Copy only this: the line containing "outer_case();", the line containing "obj.matrix_parent_inverse = Matrix.Identity(4)", and every line between them, exactly as written.

Start of Entries shown

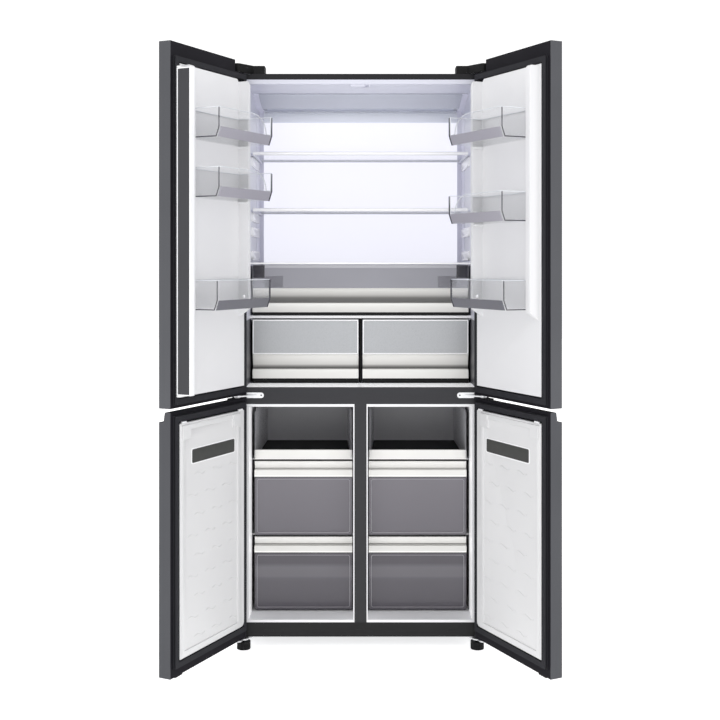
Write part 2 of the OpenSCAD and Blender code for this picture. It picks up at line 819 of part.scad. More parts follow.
module upper_liner(side, bins) color("#f2f2f3") hang(side) {
    difference() {
        union() {
            block([liner_u0, door_t, upper_liner_base], [liner_u1, liner_v, upper_liner_top]);
            bar_x(dike_u0, dike_u0 + dike_hinge_w, dike_profile());
            bar_x(dike_u1 - dike_free_w, dike_u1, dike_profile());
        }
        // Bevel of the top corner at the hinge
        translate([liner_u0, door_t - cut, upper_liner_top]) rotate([-90, 0, 0])
            linear_extrude(dike_v) polygon([[-cut, -cut], [40, -cut], [-cut, 44]]);
    }
    for (z = bins, u = [[bin_u0 - bin_gap - eps, bin_u0 + 5], [bin_u1 - 5, bin_u1 + bin_gap + eps]])
        block([u[0], liner_v - eps, z - 6], [u[1], dike_v - 3, z - ledge_gap]);
}

module lower_liner(side) color("#f2f2f3") hang(side) {
    ridge = 3;
    ridge_u0 = wall_t + freezer_rim + 4;
    corner = 15;
    difference() {
        block([liner_u0, door_t, lower_liner_base], [liner_u1, liner_v, lower_liner_top]);
        translate([liner_u0, liner_v + cut, lower_liner_base]) rotate([90, 0, 0])
            linear_extrude(door_liner_h + 2 * cut) difference() {
                translate([-cut, -cut]) square(corner + cut);
                translate([corner, corner]) circle(corner);
            }
    }
    // Ridge that reaches into the freezer's opening, higher at its top corners
    ring([ridge_u0, liner_u1 - 6], [lower_liner_base + 6, lower_liner_top - 6], 14,
        [liner_v - eps, liner_v + ridge]);
    for (u = [ridge_u0, liner_u1 - 46])
        block([u, liner_v - eps, lower_liner_top - 46], [u + 40, liner_v + 2 * ridge, lower_liner_top - 6]);
}

left_bins = [for (h = [bin_low, bin_mid_left, bin_high]) upper_liner_base + h];
right_bins = [for (h = [bin_low, bin_mid_right, bin_high]) upper_liner_base + h];

// Arm with a pin that carries one end of the flipper
module knuckle(z, pin_z) {
    block([dike_u1 - 8, flipper_v - flipper_r, z], [flipper_u, flipper_v + flipper_r, z + knuckle_h]);
    translate([flipper_u, flipper_v, z]) cylinder(h = knuckle_h, r = flipper_r);
    translate([flipper_u, flipper_v, pin_z]) cylinder(h = 10 + knuckle_gap + eps, r = flipper_pin_r);
}

module upper_left_liner() {
    upper_liner(0, left_bins);
    color("#f2f2f3") hang(0) {
        knuckle(flipper_top + knuckle_gap, flipper_top - 10);
        knuckle(flipper_base - knuckle_gap - knuckle_h, flipper_base - knuckle_gap - eps);
    }
}

module flipper_plan() {
    translate([flipper_u, flipper_v]) circle(flipper_r);
    translate([flipper_u - flipper_r, flipper_v]) square([flipper_t, flipper_w - flipper_r]);
}

module flipper_face_block() block(
    [flipper_u + flipper_r - 1.5, flipper_v, flipper_base + 14],
    [flipper_u + flipper_r + cut, flipper_v + flipper_face_w, flipper_top - 14]);

module flipper_housing() color("#e9e9ea") hang(0) difference() {
    translate([0, 0, flipper_base]) linear_extrude(flipper_top - flipper_base) flipper_plan();
    flipper_face_block();
    for (z = [flipper_base - eps, flipper_top - 11])
        translate([flipper_u, flipper_v, z]) cylinder(h = 11 + eps, r = flipper_pin_r + run_gap);
}

module flipper_face() color("#4c4d52") hang(0) intersection() {
    translate([0, 0, flipper_base]) linear_extrude(flipper_top - flipper_base) flipper_plan();
    flipper_face_block();
}

// Bin with a leaning band under its clear front, which falls away in an arc near the hinge
module bin(side, z) color("#cdd4d8", 0.6) hang(side) translate([0, 0, z]) difference() {
    arc_u = bin_u0 + 33;
    arc_w = 74;
    arc_h = bin_h - bin_band_h;
    bin_body(0);
    bin_body(bin_t);
    translate([0, bin_v + bin_d + cut, 0]) rotate([90, 0, 0]) linear_extrude(bin_t + 2 * cut) polygon(concat(
        [for (a = [0 : 15 : 90]) [arc_u + arc_w * (1 - cos(a)), bin_band_h + arc_h * sin(a)]],
        [[arc_u + arc_w, bin_h + cut], [bin_u0 + bin_corner, bin_h + cut], [bin_u0 + bin_corner, bin_band_h]]
    ));
}

module bin_body(t) {
    z0 = t;
    z1 = t > 0 ? bin_h + cut : bin_h;
    slope = bin_lean / bin_band_h;
    foot = bin_v + bin_d - bin_lean - t;
    intersection() {
        bar_x(bin_u0 + t, bin_u1 - t, [
            [bin_v + t, z0], [foot + z0 * slope, z0],
            [bin_v + bin_d - t, bin_band_h], [bin_v + bin_d - t, z1], [bin_v + t, z1]
        ]);
        translate([bin_u0 + t, bin_v - 20, 0]) linear_extrude(bin_h + 2 * cut)
            rounded([bin_u1 - bin_u0 - 2 * t, bin_d + 20 - t], bin_corner);
    }
}

// Fridge drawers

mould_back = grip_d + 7;
mould_slope = 19;

// Profile of the light moulding in [y, z] from the drawer's lower front edge
function mould_profile() = concat(
    [[0, 0], [0, lip_h], [4, lip_h], [4, lip_h - 11], [grip_d - 4, lip_h - 11]],
    [for (a = [0 : 15 : 90])
        [3 + (grip_d - 3) * cos(a), lip_h + (mould_h - lip_h) * sin(a)]],
    [[6, mould_h], [mould_back, mould_h - mould_slope], [mould_back, 0]]
);

module drawer_mould(x0, x1, z) color("#e7e6e2") in_case()
    translate([0, drawer_front, z]) bar_x(x0, x1, mould_profile());

// Tub whose front leans over the moulding; base is its underside and z the moulding's foot
module drawer_tub(x0, x1, base, z, h) {
    t = tub_t;
    back = drawer_d;
    top = z + h;
    translate([0, drawer_front, 0]) difference() {
        bar_x(x0, x1, [
            [mould_back, base], [back, base], [back, top - 4], [2, top - 4], [2, top], [0, top],
            [0, z + mould_h], [6, z + mould_h], [mould_back, z + mould_h - mould_slope]
        ]);
        bar_x(x0 + t, x1 - t, [
            [mould_back + t, base + t], [back - t, base + t], [back - t, top + cut], [t, top + cut],
            [t, z + mould_h + t], [6 + t, z + mould_h + t],
            [mould_back + t, z + mould_h - mould_slope + t]
        ]);
    }
}

module crisper_tub() color("#9c9da2", 0.8) in_case()
    drawer_tub(-drawer_x, drawer_x, plate_top + slide_gap, wide_base, wide_h);

module crisper_front() drawer_mould(-drawer_x, drawer_x, wide_base);

module half_tub(side) color("#b9bbbf", 0.8) in_case() on_side(side)
    drawer_tub(-drawer_x, -half_inner, beam_top + slide_gap, half_base, half_h);

module half_front(side) on_side(side) drawer_mould(-drawer_x, -half_inner, half_base);

// Freezer drawers

module frost_tub(side, base, h, d) color("#77777d", 0.8) in_case() on_side(side)
    translate([0, freezer_front, base]) {
        t = tub_t;
        shoulder = h - handle_h;
        difference() {
            bar_x(-frost_x1, -frost_x0, [
                [panel_in, 0], [d, 0], [d, h], [handle_d, h], [handle_d, shoulder], [panel_in, shoulder]
            ]);
            bar_x(-frost_x1 + t, -frost_x0 - t, [
                [panel_in + t, t], [d - t, t], [d - t, h + cut], [handle_d + t, h + cut],
                [handle_d + t, shoulder - t], [panel_in + t, shoulder - t]
            ]);
        }
        // Raised frame round the front window
        translate([-frost_x1, panel_in + eps, 0]) rotate([90, 0, 0]) linear_extrude(2) difference() {
            rounded([frost_x1 - frost_x0, shoulder - 1], 6);
            translate([8, 8]) rounded([frost_x1 - frost_x0 - 16, shoulder - 17], 4);
        }
    }

// Handle moulding on the tub's shoulder: a lip, the finger channel behind it and a hollow band
module frost_handle(side, base, h) color("#eeedea") in_case() on_side(side)
    translate([0, freezer_front, base + h - handle_h]) bar_x(-frost_x1, -frost_x0, concat(
        [[-1.5, 0], [-1.5, frost_lip_h], [2.5, frost_lip_h], [2.5, frost_lip_h - 10],
            [handle_d - 6, frost_lip_h - 10]],
        [for (a = [0 : 15 : 90])
            [1 + (handle_d - 5) * cos(a), frost_lip_h + (handle_h - frost_lip_h) * sin(a)]],
        [[handle_d, handle_h], [handle_d, 0]]
    ));

module tray(side) color("#3b3b3f") in_case() on_side(side)
    translate([0, freezer_front, tray_base]) {
        side_start = 30;
        corner = 45;
        width = frost_x1 - frost_x0;
        translate([-frost_x1, 0, 0]) {
            // Floor, low front strip and back
            block([0, 4, 0], [width, deep_d, tub_t]);
            block([0, 0, 0], [width, tub_t + 3, tray_front_h]);
            block([0, deep_d - tub_t, 0], [width, deep_d, tray_h]);
            // Sides with a round front corner
            for (x = [0, width - tub_t]) translate([x, 0, 0]) rotate([90, 0, 90]) linear_extrude(tub_t) {
                square([deep_d, tray_front_h]);
                translate([side_start, 0]) square([deep_d - side_start, tray_h - corner]);
                translate([side_start + corner, 0]) square([deep_d - side_start - corner, tray_h]);
                translate([side_start + corner, tray_h - corner]) circle(corner);
            }
        }
    }

// Nodes that repeat with a side

module upper_left_skin() upper_skin(0);
module upper_left_frame() upper_frame(0);
module upper_left_gasket() upper_gasket(0);
module upper_right_skin() upper_skin(1);
module upper_right_frame() upper_frame(1);
module upper_right_liner() upper_liner(1, right_bins);
module upper_right_gasket() upper_gasket(1);
module lower_left_skin() lower_skin(0);
module lower_left_frame() lower_frame(0);
module lower_left_liner() lower_liner(0);
module lower_left_gasket() lower_gasket(0);
module lower_right_skin() lower_skin(1);
module lower_right_frame() lower_frame(1);
module lower_right_liner() lower_liner(1);
module lower_right_gasket() lower_gasket(1);
module bin_left_bottom() bin(0, left_bins[0]);
module bin_left_middle() bin(0, left_bins[1]);
module bin_left_top() bin(0, left_bins[2]);
module bin_right_bottom() bin(1, right_bins[0]);
module bin_right_middle() bin(1, right_bins[1]);
module bin_right_top() bin(1, right_bins[2]);
module half_left_tub() half_tub(0);
module half_left_front() half_front(0);
module half_right_tub() half_tub(1);
module half_right_front() half_front(1);
module tray_left() tray(0);
module tray_right() tray(1);
module middle_left_tub() frost_tub(0, middle_base, middle_h, deep_d);
module middle_left_handle() frost_handle(0, middle_base, middle_h);
module middle_right_tub() frost_tub(1, middle_base, middle_h, deep_d);
module middle_right_handle() frost_handle(1, middle_base, middle_h);
module bottom_left_tub() frost_tub(0, bottom_base, bottom_h, short_d);
module bottom_left_handle() frost_handle(0, bottom_base, bottom_h);
module bottom_right_tub() frost_tub(1, bottom_base, bottom_h, short_d);
module bottom_right_handle() frost_handle(1, bottom_base, bottom_h);

outer_case();
rear_panels();
cabinet_foam();
fridge_liner();
freezer_liners();
front_rails();
hinge_brackets();
hinge_covers();
air_ducts();
lamp_covers();
upper_shelf();
middle_shelf();
crisper_shelf();
compressor();
condenser();
machine_base();
condenser_fan();
foot_left();
foot_right();
rear_rollers();
upper_left_skin();
upper_left_frame();
upper_left_liner();
upper_left_gasket();
upper_right_skin();
upper_right_frame();
upper_right_liner();
upper_right_gasket();
lower_left_skin();
lower_left_frame();
lower_left_liner();
lower_left_gasket();
lower_right_skin();
lower_right_frame();
lower_right_liner();
lower_right_gasket();
flipper_housing();
flipper_face();
bin_left_top();
bin_left_middle();
bin_left_bottom();
bin_right_top();
bin_right_middle();
bin_right_bottom();
crisper_tub();
crisper_front();
half_left_tub();
half_left_front();
half_right_tub();
half_right_front();
tray_left();
tray_right();
middle_left_tub();
middle_left_handle();
middle_right_tub();
middle_right_handle();
bottom_left_tub();
bottom_left_handle();
bottom_right_tub();
bottom_right_handle();
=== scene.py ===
"""Finished look of a multi-door refrigerator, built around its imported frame.

Lengths inside the functions are millimetres until put() turns them to metres.
"""
import json
import math

import bmesh
import bpy
from bpy.props import FloatProperty, FloatVectorProperty, PointerProperty
from mathutils import Matrix, Vector


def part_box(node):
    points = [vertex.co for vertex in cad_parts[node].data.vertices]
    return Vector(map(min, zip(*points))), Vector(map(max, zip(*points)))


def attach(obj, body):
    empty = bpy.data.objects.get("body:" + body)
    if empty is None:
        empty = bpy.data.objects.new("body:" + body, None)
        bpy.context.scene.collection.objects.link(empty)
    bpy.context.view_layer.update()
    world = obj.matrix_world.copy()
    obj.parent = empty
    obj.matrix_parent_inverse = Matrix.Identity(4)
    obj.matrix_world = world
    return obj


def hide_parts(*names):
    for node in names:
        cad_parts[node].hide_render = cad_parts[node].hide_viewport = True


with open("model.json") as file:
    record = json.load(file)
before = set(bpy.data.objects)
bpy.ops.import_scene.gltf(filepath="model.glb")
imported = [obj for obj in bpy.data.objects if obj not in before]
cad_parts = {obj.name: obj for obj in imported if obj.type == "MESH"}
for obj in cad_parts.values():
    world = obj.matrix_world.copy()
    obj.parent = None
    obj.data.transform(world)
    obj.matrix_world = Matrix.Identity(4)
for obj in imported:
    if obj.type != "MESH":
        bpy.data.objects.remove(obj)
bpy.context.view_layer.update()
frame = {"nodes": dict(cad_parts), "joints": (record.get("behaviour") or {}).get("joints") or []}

bl_info = {
    "name": "Multi-Door Refrigerator",
    "version": (1, 0, 0),
    "blender": (4, 5, 0),
    "location": "View3D > Sidebar > Refrigerator",
    "description": "Builds the trims, bins, shelves, finishes and studio of a four-door refrigerator",
    "category": "Object",
}


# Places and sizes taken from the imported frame

def node_box(name):
    """A node's lowest and highest corners in millimetres."""
    low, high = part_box(name)
    return Vector(low) * 1000, Vector(high) * 1000


HINGE = next(entry for entry in frame["joints"] if entry["name"] == "upper_left_door_hinge")
PIVOT = Vector(HINGE["pos_m"]) * 1000
OPEN_TURN = math.radians(HINGE["range_deg"][0])
CASE_LOW, CASE_HIGH = node_box("outer_case")
FRONT = CASE_LOW.y
# Distances of the hinge pin from the door's hinge edge and from its outer face
PIN_IN = 20.0
PIN_BACK = 22.0
CENTRE_GAP = 4.0
DOOR_WIDE = (CASE_HIGH.x - CASE_LOW.x - CENTRE_GAP) / 2
# From a door's outer face to the inner face of its liner
LINER_FACE = 52.0
# Half the width between the fridge's side walls, and the depth that the sheets of painted shade on them reach
WALL = node_box("front_rails")[1].x
WALL_BACK = 454
SIDES = {"left": -1, "right": 1}


def put(x, y, z):
    """A point of the cabinet: y counts from the front plane, all in millimetres."""
    return Vector((x, FRONT + y, z)) / 1000


def door_put(side):
    """Returns the function that puts a door's own (u, v, z) into the frame.

    u runs from the hinge edge, v from the outer face.
    """
    cos, sin = math.cos(OPEN_TURN), math.sin(OPEN_TURN)
    sign = -SIDES[side]

    def place(u, v, z):
        du, dv = u - PIN_IN, v - PIN_BACK
        x = PIVOT.x + du * cos - dv * sin
        y = PIVOT.y + du * sin + dv * cos
        return Vector((sign * x, y, z)) / 1000

    return place


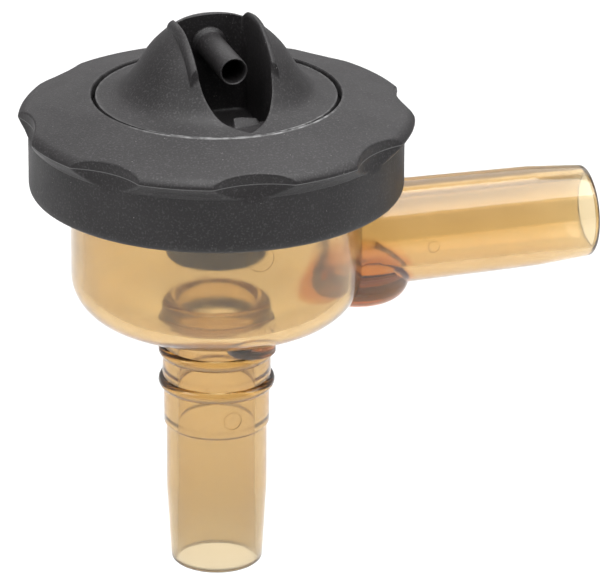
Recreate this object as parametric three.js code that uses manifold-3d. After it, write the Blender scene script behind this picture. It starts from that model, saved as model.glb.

End of Entries shown

▶ _Problem solution_:
outer_case();
rear_panels();
cabinet_foam();
fridge_liner();
freezer_liners();
front_rails();
hinge_brackets();
hinge_covers();
air_ducts();
lamp_covers();
upper_shelf();
middle_shelf();
crisper_shelf();
compressor();
condenser();
machine_base();
condenser_fan();
foot_left();
foot_right();
rear_rollers();
upper_left_skin();
upper_left_frame();
upper_left_liner();
upper_left_gasket();
upper_right_skin();
upper_right_frame();
upper_right_liner();
upper_right_gasket();
lower_left_skin();
lower_left_frame();
lower_left_liner();
lower_left_gasket();
lower_right_skin();
lower_right_frame();
lower_right_liner();
lower_right_gasket();
flipper_housing();
flipper_face();
bin_left_top();
bin_left_middle();
bin_left_bottom();
bin_right_top();
bin_right_middle();
bin_right_bottom();
crisper_tub();
crisper_front();
half_left_tub();
half_left_front();
half_right_tub();
half_right_front();
tray_left();
tray_right();
middle_left_tub();
middle_left_handle();
middle_right_tub();
middle_right_handle();
bottom_left_tub();
bottom_left_handle();
bottom_right_tub();
bottom_right_handle();
=== scene.py ===
"""Finished look of a multi-door refrigerator, built around its imported frame.

Lengths inside the functions are millimetres until put() turns them to metres.
"""
import json
import math

import bmesh
import bpy
from bpy.props import FloatProperty, FloatVectorProperty, PointerProperty
from mathutils import Matrix, Vector


def part_box(node):
    points = [vertex.co for vertex in cad_parts[node].data.vertices]
    return Vector(map(min, zip(*points))), Vector(map(max, zip(*points)))


def attach(obj, body):
    empty = bpy.data.objects.get("body:" + body)
    if empty is None:
        empty = bpy.data.objects.new("body:" + body, None)
        bpy.context.scene.collection.objects.link(empty)
    bpy.context.view_layer.update()
    world = obj.matrix_world.copy()
    obj.parent = empty
    obj.matrix_parent_inverse = Matrix.Identity(4)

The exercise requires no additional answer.